What the December jobs numbers mean

January 9, 2013 at 11:12 am 2 comments

Late last week, the Bureau of Labor Statistics released the Employment Situation Summary for December 2012, which provides the monthly changes in jobs and employment. It reported that in December, the U.S. economy added 155,000 jobs, primarily in health care, food services and drinking places, construction, and manufacturing.  The national unemployment rate held at 7.8 percent, where it has been since September 2012. The unemployment rate for adult women and African Americans, however, increased to 7.3 percent and 14.0 percent respectively.

Many were relieved by this news, as it appeared that the fiscal cliff and Hurricane Sandy did not deter hiring.
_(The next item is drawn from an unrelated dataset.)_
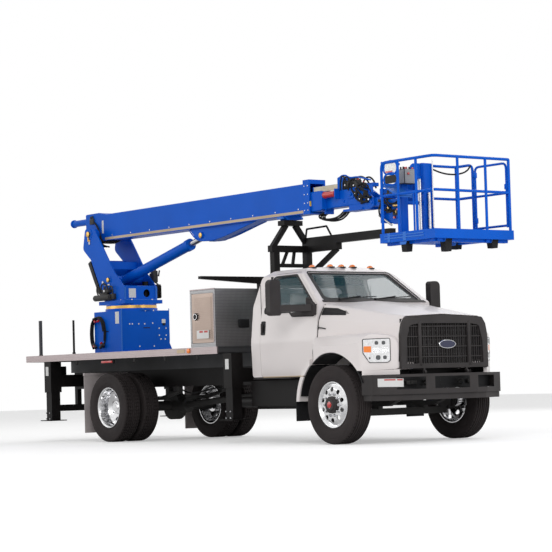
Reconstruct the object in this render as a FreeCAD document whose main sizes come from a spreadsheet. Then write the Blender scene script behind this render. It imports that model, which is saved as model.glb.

Although there was some negative impact by the hurricane and the fiscal cliff drama, the 155,000 growth in jobs was still considered to be “healthy.” However, it is important to keep in mind that, although we are experiencing job growth, the effects of this recession have outlasted previous recessions and we have yet to reach our pre-recession employment levels. The more time goes by, the more our labor force grows, as more people graduate high school or college, immigrate to the US, and enter the labor force. At the same time, the longer people remain unemployed, many drop out of the labor force, which means that these disconnected workers are not factored in to our unemployment rate. Thus, the real picture of our economic health is more complicated than what the simple jobs numbers show.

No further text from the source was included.